An amendment is sought to the complaint in Civil No. S 89-1544 to add a quantum meruit claim. This amendment appears allowable.

The Court is convinced there is no basis for the assertion of a claim for punitive damages in connection with the alleged breach of contract, in the absence of any viable separate and independent tort. Therefore, the punitive damages claim will be disallowed as an amendment to the complaint in Civil No. S 89-3805, and it will be dismissed, with prejudice, in Civil No. S 89-1544.

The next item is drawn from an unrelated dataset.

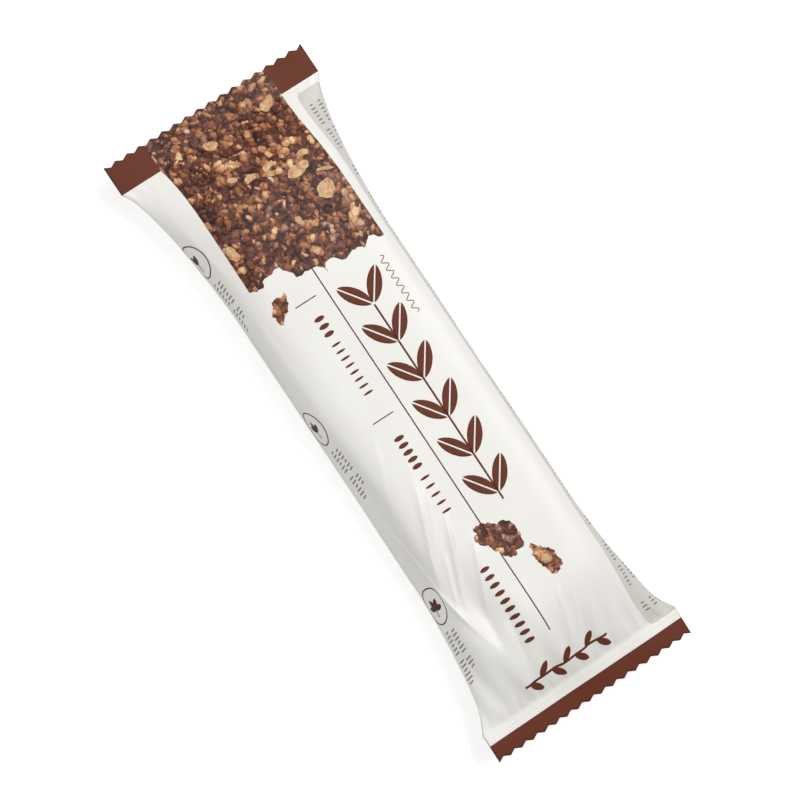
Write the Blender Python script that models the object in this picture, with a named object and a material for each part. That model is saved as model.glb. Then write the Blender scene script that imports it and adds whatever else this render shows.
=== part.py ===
"""A shut flow-wrap pack of one oat snack bar, lying on its back.

The pack is one tube of film round a bar, pressed flat and sealed at both ends, and cut there with a
zigzag knife. It can't be seen into, so it is one solid. +Z is up, out of the printed front. +Y runs
along the pack to its top seal, +X across it. The origin is on the table under the middle of the pack.
Sizes are in millimetres and become metres in the mesh.
"""

import math

import bmesh
import bpy
import numpy as np

MM = 0.001

# The film tube, pressed flat, and the finished pack.
FLAT_WIDTH = 50.0
LENGTH = 149.0
TEETH = 17
TOOTH_DEPTH = 0.72

# The end seals: two films pressed together, with crimps, so thicker than bare film.
TOP_SEAL = 6.9
BOTTOM_SEAL = 6.7
SEAL_THICKNESS = 0.5

# The body, where the film lies round the bar.
BODY_WIDTH = 37.8
BODY_THICKNESS = 15.0
TOP_TAPER = 36.0
BOTTOM_TAPER = 33.0
SHOULDER = 22.0
NECK_FLARE = 1.35
NECK_LENGTH = 2.5
TAPER_POWER = 1.6
SHOULDER_POWER = 2.6

# Exponents of a section: x to the first plus z to the second. Near a seal it is a lens with sharp
# edges, and round the bar a box with rounded edges.
LENS = (2.0, 1.2)
BOX = (9.0, 2.8)
SQUARING = 38.0
SECTION_SAMPLES = 2001

# The lengthwise seal on the back, folded over and lying flat.
FIN_THICKNESS = 0.4
FIN_FIRST = 14
FIN_LAST = 22

# Pleats that run out of a seal into the shoulder, and the long dent in the left wall.
PLEAT_DEPTH = 0.28
PLEAT_START = 3.0
PLEAT_REACH = 17.0
PLEAT_EDGE = 6.0
PLEAT_TURN = 0.95
PLEAT_SLANT = 0.05
DENT_DEPTH = 0.9
DENT_LOW = -30.0
DENT_LOW_FADE = 14.0
DENT_HIGH = 2.0
DENT_HIGH_FADE = 26.0
DENT_EDGE = 0.55 * BODY_WIDTH / 2
DENT_SIDE_FADE = 5.0

# The grid: half a tooth across, and rows that are closer where the form changes.
HALF_RING = 2 * TEETH
TAPER_ROWS = 19
BODY_ROWS = 10
ROW_SPREAD = 1.35

FILM_COLOUR = (0.82, 0.81, 0.78, 1.0)
FILM_ROUGHNESS = 0.42
SHARP_ANGLE = 40

MID_HEIGHT = BODY_THICKNESS / 2 + FIN_THICKNESS
Y_TOP = LENGTH / 2
Y_BOTTOM = -LENGTH / 2
TOP_EDGE = Y_TOP - TOP_SEAL
BOTTOM_EDGE = Y_BOTTOM + BOTTOM_SEAL


def clear_scene():
    for obj in list(bpy.data.objects):
        bpy.data.objects.remove(obj)


def ease(value):
    """0 below 0, 1 above 1, and smooth between."""
    held = min(max(value, 0.0), 1.0)
    return held * held * (3 - 2 * held)


def inward(y):
    """Distance from the nearest seal's inner edge, and the length of the taper there."""
    from_top = TOP_EDGE - y
    from_bottom = y - BOTTOM_EDGE
    if from_top < from_bottom:
        return from_top, TOP_TAPER
    return from_bottom, BOTTOM_TAPER


def half_width(y):
    """Half the width: full at a seal, a quick flare at its neck, then a long taper to the bar."""
    distance, taper = inward(y)
    if distance <= 0:
        return FLAT_WIDTH / 2
    body = BODY_WIDTH / 2
    gain = FLAT_WIDTH / 2 - body - NECK_FLARE
    left = max(1 - distance / taper, 0.0)
    return body + gain * left**TAPER_POWER + NECK_FLARE * math.exp(-distance / NECK_LENGTH)


def half_thickness(y):
    """Half the thickness: the films part at about 40 degrees, then round off over the bar's end."""
    distance, _ = inward(y)
    seal = SEAL_THICKNESS / 2
    left = 1 - min(max(distance / SHOULDER, 0.0), 1.0)
    return seal + (BODY_THICKNESS / 2 - seal) * (1 - left**SHOULDER_POWER)


def exponents(y):
    distance, _ = inward(y)
    square = ease(distance / SQUARING)
    return [lens + (box - lens) * square for lens, box in zip(LENS, BOX)]


def half_section(y):
    """The upper half of a section, from the left edge to the right, at even steps along the film."""
    wide, thick = half_width(y), half_thickness(y)
    if inward(y)[0] <= 0:
        x = np.linspace(-wide, wide, HALF_RING + 1)
        z = np.full(HALF_RING + 1, thick)
        z[[0, -1]] = 0.0
        return x, z
    power_x, power_z = exponents(y)
    angle = np.linspace(math.pi, 0.0, SECTION_SAMPLES)
    cosine, sine = np.cos(angle), np.clip(np.sin(angle), 0.0, 1.0)
    x = wide * np.sign(cosine) * np.abs(cosine) ** (2 / power_x)
    z = thick * sine ** (2 / power_z)
    run = np.concatenate([[0.0], np.cumsum(np.hypot(np.diff(x), np.diff(z)))])
    even = np.linspace(0.0, run[-1], HALF_RING + 1)
    return np.interp(even, run, x), np.interp(even, run, z)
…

Finally, the Court notes that the Miller Act was intended as a simple remedy for unpaid subcontractors on federal building projects. The essence of the Miller Act case is a breached contractual obligation. To allow such a case to turn into a tort ease would frustrate the purpose of the Miller Act by complicating the litigation immensely. Therefore, the Court would not, in the exercise of its discretion, entertain the sort of pendent claims sought here to be asserted, even if they had merit prima facie. See Kritil v. Port East Transfer, Inc., 661 F.Supp. 66, 67-68 (D.Md.1986).

A separate order will be entered accordingly.